Trump, Alman Bild ve İngiliz Times gazetelerine verdiği ortak mülakatta küreselcilerin en önemli organlarından NATO ile ilgili "NATO'nun sorunları olduğunu çok daha önce de söyledim. Birincisi modası geçmiş bir örgüt, çünkü çok uzun zaman önce kuruldu. İkincisi ülkeler ödemeleri gereken aidatı ödemiyor" dedi. Bunun yanında Trump'ın dikkat çeken bir açıklama daha yaptı. Trump ABD para birimi doların, kısmen Çin'in kendi para biriminin değerini düşük tutması sebebiyle "Bizim şirketlerimiz onlarla rekabet edemiyor çünkü paramız fazla değerli. Ve bu bizi öldürüyor" dedi. Trump seçim kampanyası sırasında "yoğun" vergi indirimleri ve 1 trilyon dolara kadar çıkabilecek altyapı harcamaları taahhüt ederken serbest ticaret antlaşmalarına karşı olması ve ABD dışındaki ABD firmalarının ABD'ye mal satmaları durumunda %35 vergi ödeyeceklerini belirtmesi küreselleşmenin tersine dönmesini ve korumacı politikaların küresel ticaretin daha da azalacağının işaretini vermektedir. Diğer taraftan İngiltere Başbakanı Theresa May yaptığı basın toplantısında "AB'den ayrılıyoruz ancak Avrupa'dan ayrılmıyoruz. Mal ve hizmetlerinizi almak istiyoruz, kendimizinkileri de sizlere satmak istiyoruz. Mümkün olduğunca serbestçe ticaret yapmak istiyoruz. Ortak pazarda kalmak istemiyoruz. Bunun yerine AB ile serbest ticaret anlaşmasına varmak istiyoruz. Birleşik Krallık'ın ortak ticari politikanın ya da ortak dış gümrük ücretinin parçası olmasını istemiyorum.

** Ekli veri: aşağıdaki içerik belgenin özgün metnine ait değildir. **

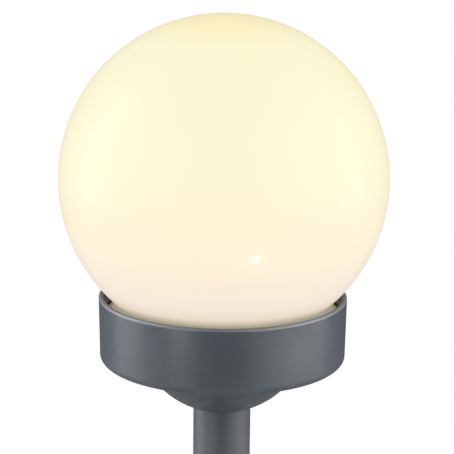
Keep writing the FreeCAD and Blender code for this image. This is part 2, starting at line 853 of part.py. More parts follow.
def make_board_parts():
    """Three parts under the board: the driver chip, the charging coil and a capacitor lying on its side."""
    under = BOARD_TOP - size("board_thick")
    chip_x, chip_y, chip_height = size("chip_x"), size("chip_y"), size("chip_height")
    chip = block("driver_chip", (chip_x, chip_y, under - chip_height),
                 (chip_x + size("chip_length"), chip_y + size("chip_width"), under))
    coil_foot, lip = under - size("coil_height"), size("coil_flange_thick")
    spot = (size("coil_x"), size("coil_y"))
    coil = fuse("charging_coil", [
        cylinder("coil_core", size("coil_radius"), size("coil_height"), *spot, coil_foot),
        cylinder("coil_flange", size("coil_flange_radius"), lip, *spot, coil_foot - lip),
    ])
    can = cylinder("capacitor", size("capacitor_radius"), size("capacitor_length"),
                   size("capacitor_x"), size("capacitor_y"), under - size("capacitor_radius"))
    capacitor = turn(can, (0, 1, 0), 90)
    for part in (chip, coil, capacitor):
        part.Label = part.Name
    return [chip, coil, capacitor]


def make_holder():
    """Open tray for one AA cell, with tall end walls for the contacts."""
    half_x, half_y, wall = size("holder_half_length"), size("holder_half_width"), size("holder_wall")
    foot = SOCKET_ROOF
    top = foot + size("holder_end_height")
    bay_x, bay_y = half_x - wall, half_y - wall
    outer = block("holder_block", (-half_x, -half_y, foot), (half_x, half_y, top))
    bay = block("holder_bay", (-bay_x, -bay_y, foot + wall), (bay_x, bay_y, top))
    over = block("holder_over", (-bay_x, -half_y, foot + size("holder_side_height")), (bay_x, half_y, top))
    holes = [cylinder(f"holder_hole_{side + 1}", size("small_screw_radius") + size("bush_gap"), wall,
                      *holder_screw_spot(side), foot) for side in (-1, 1)]
    holder = cut("battery_holder", outer, [bay, over, *holes])
    holder.Label = "battery_holder"
    return holder


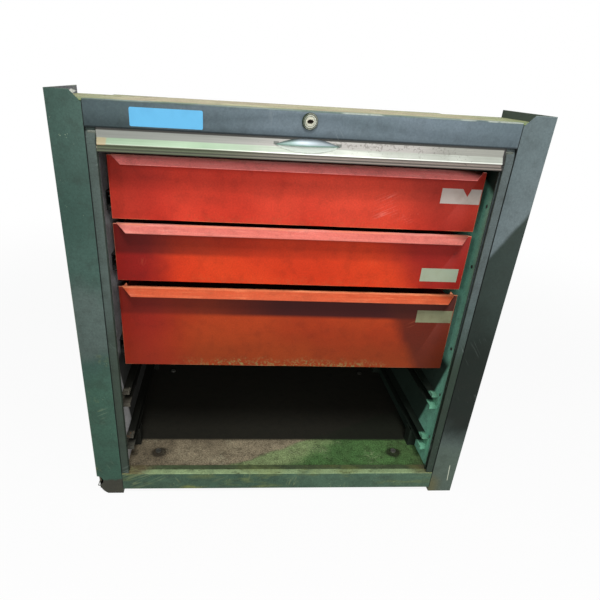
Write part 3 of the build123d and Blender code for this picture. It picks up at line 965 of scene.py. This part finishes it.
@dataclass
class Drawer:
    """One red drawer with its lip, tray, runners and label."""

    number: int
    bottom: float
    height: float
    paint: RGB
    faded: RGB
    paper: Paper
    face: float = -0.18545
    half: float = 0.2691
    lip_reach: float = 0.0193
    lip_drop: float = 0.0095
    scrape_across: float = 0.150
    scrape_height: float = 0.032
    rusty_foot: float = 0.15
    browning: float = 0.1
    right_shadow_colour: RGB = (140, 30, 26)
    right_shadow_share: float = 0.4
    right_shadow_from: float = 0.14
    lip_shadow_left: float = 0.05
    lip_shadow_right: float = 0.05
    left_shade_share: float = 0.55
    scraping: float = 0.0
    lip_fade_and_sheen_share: float = 0.85
    lip_fade_and_sheen: RGB = (216, 116, 106)
    lip_glint: RGB = (244, 176, 160)
    soft: Softening = field(default_factory=lambda: Softening(fold=0.0010, cut=0.0003))

    @property
    def body(self) -> str:
        """The body that the drawer's pieces ride on."""
        return f"drawer_{self.number}"

    def build(self) -> None:
        """Softens the front and dresses the drawer."""
        front = self.soft.copy(f"{self.body}_front", f"{self.body}_front_worn", self.body, ripple=0.0003)
        top = self.bottom + self.height
        edges = (Edge(Axis.Z, top, 0.0007, 0.7), Edge(Axis.Z, self.bottom, 0.0009, 0.7),
                 *[Edge(Axis.X, side * self.half, 0.0008, 0.4) for side in (1, -1)])
        Enamel(f"{self.body}_enamel", self.paint, self.faded, grime=(70, 26, 18), bared=(232, 140, 100),
               rust=(92, 40, 22), soil=0.24, wear=0.12, rusting=0.2, gloss=0.4, speckle=0.18, edges=edges,
               tint=self._ageing).put_on(front.name)
        Enamel(f"{self.body}_tray_enamel", (110, 26, 18), (128, 36, 24), grime=(40, 22, 18), soil=0.5,
               wear=0.2, rusting=0.3).put_on(f"{self.body}_tray")
        runner = BareMetal(f"{self.body}_runner_steel", (96, 94, 88), (66, 64, 60), 0.44, Axis.Y, 0.4,
                           staining=0.4)
        runner.put_on(f"{self.body}_runner_left", f"{self.body}_runner_right")
        self.paper.put_on(f"{self.body}_label")

    def _ageing(self, shader: Shader) -> Coats:
        """The left end is darkened by painted shade, the face has a painted shadow under the lip, and rust
        creeps up from the foot.
        """
        across, height = shader.x, shader.z - self.bottom
        drift = shader.noise(34.0, 5.0, shift=61.0 + self.number, rough=0.65)
        # Painted shade at the left end, where the flange keeps light off.
        left = (across + (drift - 0.5) * 0.03).between(-0.16, -0.23)
        yield left * self.left_shade_share, (140, 26, 22)
        # Painted shadow under the lip, stronger towards one end.
        under_lip_shadow = height.between(self.height - 0.048, self.height - 0.040)
        under_lip_shadow = under_lip_shadow * (across.between(-0.2, 0.0) * (self.lip_shadow_right - self.lip_shadow_left) + self.lip_shadow_left)
        yield under_lip_shadow, (58, 14, 12)
        yield from self._rust(shader, drift)
        scraped = abs(across - self.scrape_across).between(0.05, 0.02)
        scraped = scraped * abs(height - self.scrape_height).between(0.026, 0.008)
        marks = shader.scratches((0, 24, 0), 200.0, 1.0, 67.0) | shader.chips(260.0, 0.7, 69.0)
        yield marks * scraped * self.scraping, (236, 150, 136)
        yield from self._lip(shader)

    def _rust(self, shader: Shader, drift: Value) -> Coats:
        """The foot is brown with rust and flecked with the green of the first coat, and a painted shadow
        darkens the right end beyond a diagonal line.

        Args:
            shader: The shader.
            drift: The noise that makes the borders uneven.

        Yields:
            The coats.
        """
        across, height = shader.x, shader.z - self.bottom
        middle = across.between(-0.20, -0.13)
        brown = (height + drift * 0.04).between(0.11, 0.03) * self.browning
        yield brown * (middle * 0.7 + 0.3), (132, 58, 20)
        flecks = shader.noise(240.0, 4.0, shift=64.0, rough=0.75).between(0.50, 0.58)
        foot = (height + drift * 0.03).between(0.034, 0.014) * self.rusty_foot
        foot = foot * middle * across.between(0.20, 0.12)
        yield foot * flecks * 0.8, (142, 134, 84)
        # Painted shadow over the right end.
        right = (across + height * 0.55 + (drift - 0.5) * 0.02).between(self.right_shadow_from, 0.235)
        yield right * self.right_shadow_share, self.right_shadow_colour

    def _lip(self, shader: Shader) -> Coats:
        """The lip is pink, partly faded paint and partly painted sheen and light, with painted glints along
        it and its crest, and a painted shadow line at its cut edge.
        """
        proud = self.face - shader.y
        lip = proud.between(0.0002, 0.0022)
        # Pink on the lip: faded paint and painted sheen, lighter on the top drawer to stand for light it
        # lacks.
        yield lip * self.lip_fade_and_sheen_share, self.lip_fade_and_sheen
        brushed = shader.noise((22.0, 260.0, 260.0), 4.0, shift=66.0, rough=0.65).between(0.50, 0.68)
        yield lip * brushed * 0.25, self.lip_glint
        fall = self.bottom + self.height - shader.z
        # Painted highlight along the crest.
        crest = fall.between(0.0014, 0.0004)
        yield crest * (brushed * 0.4 + 0.3), self.lip_glint
        # Painted shadow line under the lip's cut edge.
        below = fall - proud * (self.lip_drop / self.lip_reach)
        cut = below.between(0.0005, 0.0009) * proud.between(0.004, 0.006)
        yield cut * 0.9, (44, 10, 8)


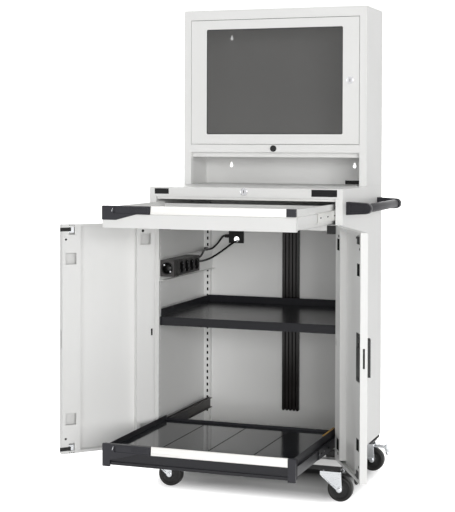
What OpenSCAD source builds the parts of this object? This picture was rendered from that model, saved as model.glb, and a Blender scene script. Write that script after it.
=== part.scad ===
/* [Cabinet] */
// Width over the side panels
cab_w = 650; // [620:5:800]
// Depth of the lower carcass
cab_d = 525; // [515:5:650]
// Height of the carcass underside above the floor
underside_z = 115; // [112:1:130]
// Height of the lower carcass
carcass_h = 865; // [850:5:950]
// Thickness of the carcass sheet
sheet = 1.5; // [1.2:0.1:2]
// Width of the front stiles
stile_w = 23; // [21:0.5:30]
// Depth of the slotted flange behind each front stile
flange_d = 22; // [18:1:30]
// Height of the plinth below the doors
plinth_h = 20; // [18:1:22]
// Height of the floor rail above the carcass underside
sill_h = 29; // [26:1:32]
// Height of the drawer bay above the doors
bay_h = 113; // [112:1:125]
// Height of the fascia
fascia_h = 31; // [28:1:31]
// Height of the lip that hangs below the fascia
fascia_lip = 9; // [4:1:10]
// Depth of the fold under the fascia
fascia_fold = 12.5; // [10:0.5:16]
// Height of the cross rail under the drawer bay
cross_h = 19; // [16:1:25]
// Width of the rear uprights
upright_d = 24; // [20:1:30]
// Pitch of the shelf slots
slot_pitch = 23; // [20:1:30]
// Height of a shelf slot
slot_h = 11; // [8:0.5:14]
// Width of a shelf slot
slot_w = 6.5; // [4:0.5:8]

/* [Monitor housing] */
// Height of the housing above the worktop
housing_h = 600; // [560:5:700]
// Depth of the housing
housing_d = 220; // [180:5:300]
// Width of the housing's front stiles
frame_w = 25; // [22:1:35]
// Height of the head rail over the monitor door
head_h = 34; // [28:1:45]
// Height of the open niche under the crossbar
niche_h = 111; // [90:1:140]
// Height of the crossbar
crossbar_h = 27; // [24:1:35]
// Depth of the folds behind the housing's front frame
fold_d = 22; // [22:1:26]
// Width of the door stop around the monitor door
stop_w = 10; // [6:1:14]
// Distance between the keyholes across the back
keyhole_w = 456; // [300:2:500]
// Distance between the keyholes up the back
keyhole_h = 456; // [300:2:480]
// Height of the lower keyholes above the worktop
keyhole_z = 62.5; // [50:0.5:80]
// Radius of the round foot of a keyhole
keyhole_r = 6; // [5:0.5:8]
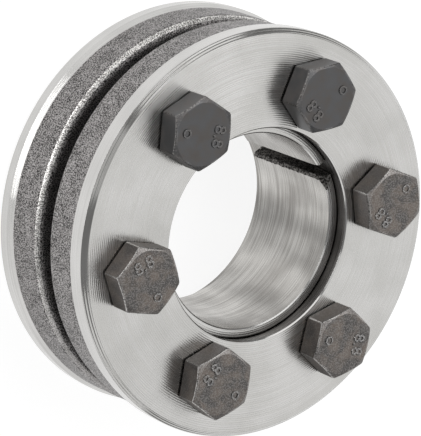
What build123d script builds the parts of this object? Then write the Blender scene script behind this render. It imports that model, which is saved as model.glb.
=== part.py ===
"""Shrink disc, 24 mm bore: two clamping rings squeezed over a slit double-cone inner ring by six bolts."""
from build123d import *
import math
import os

# Whole disc. Millimetres; the axis is Z and the rear face lies on z = 0.
bore_diameter = 24.0
overall_width = 18.4
gap_width = 2.7

# Clamping rings. The outer faces look away from each other across the gap.
ring_section = 12.0
face_chamfer = 0.6
raw_step = 0.43
draft_deg = 0.5
rear_band_width = 1.37
rear_shoulder_length = 0.8
rear_gap_edge_radius = 1.1
rear_gap_edge_facets = 2
front_band_width = 2.13
front_shoulder_length = 0.43
front_gap_edge_radius = 0.3
front_gap_edge_facets = 1
ring_bore_chamfer = 0.16
taper_deg = 6.0

# Inner ring.
end_wall = 1.0
end_inset = 1.95
middle_land = 1.5
bore_edge_chamfer = 0.15
slit_width = 2.0
slit_azimuth_deg = 22.3
cone_clearance = 0.07

# Bolts, M5 with hexagon head.
bolt_section_share = 5 / 12
bolt_count = 6
thread_diameter = 5.0
thread_clearance = 0.03
front_hole_clearance = 0.25
tapped_hole_chamfer = 0.35
bolt_end_inset = 2.4
bolt_end_chamfer = 0.6
across_flats = 7.8
head_height = 3.35
head_chamfer_deg = 30.0
head_top_share = 1.04
# Azimuth of one corner of each head, in bolt order.
head_corner_deg = (31.0, 58.8, 18.8, 41.4, 13.5, 9.3)

ring_bore_diameter = bore_diameter + 2 * end_wall
outside_diameter = ring_bore_diameter + 2 * ring_section
bolt_circle_diameter = ring_bore_diameter + 2 * bolt_section_share * ring_section
ring_thickness = (overall_width - gap_width) / 2
bolt_length = overall_width - bolt_end_inset
taper = math.tan(math.radians(taper_deg))


def revolved(points):
    """Solid of revolution about Z from (radius, height) points."""
    face = make_face(Polyline(*[(r, 0, z) for r, z in points], close=True))
    return revolve(face, Axis.Z)


def cone_radius(depth):
    """Radius of a clamping ring's tapered bore at this depth below its outer face."""
    return ring_bore_diameter / 2 + depth * taper


def bolt_place(index):
    """Position of one bolt's axis in the XY plane."""
    angle = math.radians(360.0 / bolt_count * index)
    return bolt_circle_diameter / 2 * math.cos(angle), bolt_circle_diameter / 2 * math.sin(angle)


def ring_blank(band_width, shoulder_length, gap_edge_radius, gap_edge_facets):
    """Clamping ring without bolt holes, its outer face down on z = 0."""
    outer = outside_diameter / 2
    band_end = face_chamfer + band_width
    raw_start = outer - raw_step
    raw_length = ring_thickness - band_end - shoulder_length
    raw_end = raw_start - raw_length * math.tan(math.radians(draft_deg))
    rounding = []
    for step in range(gap_edge_facets + 1):
        angle = math.radians(90.0 * step / gap_edge_facets)
        rounding.append((
            raw_end - gap_edge_radius + gap_edge_radius * math.cos(angle),
            ring_thickness - gap_edge_radius + gap_edge_radius * math.sin(angle),
        ))
    return revolved([
        (cone_radius(0) + ring_bore_chamfer, 0),
        (outer - face_chamfer, 0),
        (outer, face_chamfer),
        (outer, band_end),
        (raw_start, band_end + shoulder_length),
        *rounding,
        (cone_radius(ring_thickness), ring_thickness),
        (cone_radius(ring_bore_chamfer), ring_bore_chamfer),
    ])


def bolt_hole(diameter, chamfer):
    """Cutter for a through hole, chamfered where it opens in the outer face if the chamfer isn't 0."""
    radius = diameter / 2
    mouth = [(radius + chamfer, 0), (radius, chamfer)] if chamfer else [(radius, 0)]
    return revolved([(0, 0), *mouth, (radius, ring_thickness), (0, ring_thickness)])


def drilled_ring(blank, hole_diameter, chamfer):
    """Clamping ring with its bolt holes, outer face down on z = 0."""
    ring = blank
    for index in range(bolt_count):
        x, y = bolt_place(index)
        ring -= Pos(x, y, 0) * bolt_hole(hole_diameter, chamfer)
    return ring


def rear_clamping_ring():
    """Ring the bolts screw into."""
    blank = ring_blank(rear_band_width, rear_shoulder_length, rear_gap_edge_radius, rear_gap_edge_facets)
    return drilled_ring(blank, thread_diameter + 2 * thread_clearance, tapped_hole_chamfer)


def front_clamping_ring():
    """Ring under the bolt heads, with plain holes."""
    blank = ring_blank(front_band_width, front_shoulder_length, front_gap_edge_radius, front_gap_edge_facets)
    ring = drilled_ring(blank, thread_diameter + 2 * front_hole_clearance, 0)
    return Pos(0, 0, overall_width) * Rot(180, 0, 0) * ring


def inner_ring():
    """Slit ring with a plain bore and two cones that meet at a narrow middle land."""
    low = end_inset
    high = overall_width - low
    bore = bore_diameter / 2
    land_low = overall_width / 2 - middle_land / 2
    land_high = overall_width / 2 + middle_land / 2
    end_radius = cone_radius(low) - cone_clearance
    land_radius = cone_radius(land_low) - cone_clearance
    ring = revolved([
        (bore + bore_edge_chamfer, low),
        (end_radius, low),
        (land_radius, land_low),
        (land_radius, land_high),
        (end_radius, high),
        (bore + bore_edge_chamfer, high),
        (bore, high - bore_edge_chamfer),
        (bore, low + bore_edge_chamfer),
    ])
    cutter = Box(outside_diameter / 2, slit_width, overall_width)
    slit = Pos(outside_diameter / 4, 0, overall_width / 2) * cutter
    return ring - Rot(0, 0, slit_azimuth_deg) * slit


def hex_bolt():
    """Bolt on the origin, the bearing face of its head on z = 0."""
    corner = across_flats / math.sqrt(3)
    top = head_top_share * across_flats / 2
    drop = (corner - top) * math.tan(math.radians(head_chamfer_deg))
    head = extrude(RegularPolygon(corner, 6), head_height)
    edge = [(corner, 0), (corner, head_height - drop), (top, head_height)]
    head &= revolved([(0, 0), *edge, (0, head_height)])
    radius = thread_diameter / 2
    shank = revolved([
        (0, 0),
        (radius, 0),
        (radius, bolt_end_chamfer - bolt_length),
        (radius - bolt_end_chamfer, -bolt_length),
        (0, -bolt_length),
    ])
    return head + shank


def placed_bolt(index):
    """One bolt in its hole, its head turned to its own angle."""
    x, y = bolt_place(index)
    return Pos(x, y, overall_width) * Rot(0, 0, head_corner_deg[index]) * hex_bolt()


def main():
    """Write one STEP file for each piece."""
    os.makedirs("parts", exist_ok=True)
    export_step(rear_clamping_ring(), "parts/rear_clamping_ring.step")
    export_step(front_clamping_ring(), "parts/front_clamping_ring.step")
    export_step(inner_ring(), "parts/inner_ring.step")
    for index in range(bolt_count):
        export_step(placed_bolt(index), f"parts/bolt_{index + 1}.step")


main()
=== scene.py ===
"""Looks of a shrink disc: two turned clamping rings, a slit inner ring and six black bolts."""
import logging
import math
from dataclasses import dataclass
from enum import IntEnum
from typing import Any, Iterable, Optional, Sequence, Union

import bmesh
import bpy
from mathutils import Euler, Matrix, Vector
from mathutils.noise import noise as noise_value


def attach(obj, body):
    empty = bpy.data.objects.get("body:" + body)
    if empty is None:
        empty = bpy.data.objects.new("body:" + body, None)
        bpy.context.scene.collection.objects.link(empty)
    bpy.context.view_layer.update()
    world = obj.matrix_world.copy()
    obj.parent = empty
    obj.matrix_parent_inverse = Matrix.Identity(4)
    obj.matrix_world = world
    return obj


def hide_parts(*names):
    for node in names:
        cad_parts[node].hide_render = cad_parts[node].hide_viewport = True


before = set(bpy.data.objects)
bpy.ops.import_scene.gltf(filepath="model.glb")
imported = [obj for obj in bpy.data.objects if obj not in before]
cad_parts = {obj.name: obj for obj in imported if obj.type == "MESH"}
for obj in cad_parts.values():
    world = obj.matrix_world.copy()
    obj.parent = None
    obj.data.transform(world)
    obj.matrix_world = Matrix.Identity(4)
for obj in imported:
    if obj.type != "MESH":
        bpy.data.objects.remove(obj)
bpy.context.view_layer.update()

LOG = logging.getLogger("shrink_disc")
MM = 0.001
UV_NAME = "turned"
WHITE = (1.0, 1.0, 1.0, 1.0)
BLACK = (0.0, 0.0, 0.0, 1.0)
# Most of a noise texture lies between these values.
NOISE_LOW, NOISE_HIGH = 0.3, 0.7
RING_SEGMENTS = 360
HOLE_SEGMENTS = 64
# Edges that turn by more than this stay sharp.
RING_SHARP_DEG = 32.0
BOLT_SHARP_DEG = 14.0

Colour = tuple[float, float, float, float]
Point = tuple[float, float]
ProfilePoint = tuple[float, float, int]
Material = bpy.types.Material
Object = bpy.types.Object
Socket = bpy.types.NodeSocket
Tree = bpy.types.NodeTree


class Skin(IntEnum):
    """Material slot of each kind of surface on a ring. The inner ring has its slit for a hole."""

    FACE = 0
    CHAMFER = 1
    BAND = 2
    FORGED = 3
    RIDGE = 4
    BORE = 5
    TAPER = 6
    SHOULDER = 7
    HOLE = 8


class HeadSkin(IntEnum):
    """Material slot of each kind of surface on a bolt."""

    OXIDE = 0
    WEAR_AND_HIGHLIGHT = 1
    THREAD = 2
    MARK = 3
    FLAT = 4
    CHAMFER = 5


def linear(hex_colour: str) -> Colour:
    """Turns an sRGB hex colour into the linear values that a shader takes.

    Args:
        hex_colour: Six hex digits, such as "c8c6c2".

    Returns:
        Red, green, blue and an alpha of 1.
    """
    parts = [int(hex_colour[i : i + 2], 16) / 255 for i in (0, 2, 4)]
    return (*[c / 12.92 if c <= 0.04045 else ((c + 0.055) / 1.055) ** 2.4 for c in parts], 1.0)


def per_metre(size_mm: float) -> float:
    """Scale of a noise whose blotches are about this wide."""
    return 1 / (size_mm * MM)


def add_node(
    tree: Tree, kind: str, inputs: Optional[dict[Any, Any]] = None, **settings: Any
) -> bpy.types.Node:
    """Adds a node, with its settings, its values and the links into it.

    Args:
        tree: Node tree that gets the node.
        kind: Node type without its "ShaderNode" beginning.
        inputs: Socket name or number to a value, or to the output socket that feeds it.
        **settings: Properties of the node.

    Returns:
        The new node.
    """
    node = tree.nodes.new("ShaderNode" + kind)
    for key, value in settings.items():
        setattr(node, key, value)
    for key, value in (inputs or {}).items():
        if isinstance(value, Socket):
            tree.links.new(value, node.inputs[key])
        else:
            node.inputs[key].default_value = value
    return node


def new_material(name: str) -> tuple[Material, Tree]:
    """Makes an empty node material.

    Args:
        name: Name of the finish.

    Returns:
        The material and its node tree.
    """
    material = bpy.data.materials.new(name)
    material.use_nodes = True
    material.node_tree.nodes.clear()
    return material, material.node_tree


def fade(
    tree: Tree, value: Socket, span: Point, first: Union[Colour, Socket], last: Union[Colour, Socket]
) -> Socket:
    """Fades from one colour to another as a value rises.

    Args:
        tree: Node tree that gets the nodes.
        value: Value that drives the fade.
        span: Values at which the fade starts and ends.
        first: Colour at the start.
        last: Colour at the end.

    Returns:
        The faded colour.
    """
    reach = {"Value": value, "From Min": span[0], "From Max": span[1]}
    share = add_node(tree, "MapRange", reach).outputs[0]
    return add_node(tree, "Mix", {0: share, 6: first, 7: last}, data_type="RGBA").outputs[2]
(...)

Tüm bunlar, ülkelerle kapsamlı ticaret anlaşmaları yapmamızı engelleyen Gümrük Birliğinin ögeleri. AB ile gümrük anlaşması yapmamızı istiyorum. Bu yeni bir gümrük anlaşması anlamına da gelebilir ya da Gümrük Birliğinin kısmi üyesi olmak anlamına da gelebilir." dedi. Ayrıca konuşmasında küreselciliğin aksine korumacı politikaların uygulanacağının da işaretini verdi. May, "en zeki ve en iyinin ülkeye gelmesine izin verme" stratejisinden vazgeçilmeyeceğini ancak göç sisteminin ulusal çıkarlar doğrultusunda kontrol altına alınacağını belirtti. Bu arada Davos'a katılan ilk Çin Devlet Başkanı olan Şi Cinping "Dünyanın sorunları için küreselleşmeyi suçlamak anlamsız" diyerek küreselciliğin yeni adresi olduğunu ilan etti.
Türkiye ise bu süreçte, kendisine vurulan prangalardan birer birer kurtulmakta kurtulmakla kalmayıp aynı zamanda gücünü de artırmaktadır. Anayasa değişikliği ile bürokratik oligarşiden kurtularak devletin işleyişini tıkayan mekanizmanın yerine hızlı bir şekilde iş üreten bir sistem kurulacaktır. Halihazırda Türkiye bir süredir yollar, köprüler, nükleer santraller, hava limanları çalışmalarına başlamış alt yapı yatırımlarına hız vermişti. Ekonomik saldırıların arttığı son dönemde Merkez Bankasının yapmış olduğu stratejik hamleler son derece akıllıca ve önemlidir. Yine bu bağlamda uzun vadeli önlen olarak kısa vadeli şokların etkilerinin azaltılması, döviz kurları ve finansal piyasaların olumsuz etkilerinin bertaraf edilmesi, tasarrufların yatırımlara döndürülmesi, dev projelerin ve uzun vadeli yatırımların hayata geçirilmesine yardımcı olacak Türkiye Varlık Fonu kurulması çalışmalarına başlamıştı.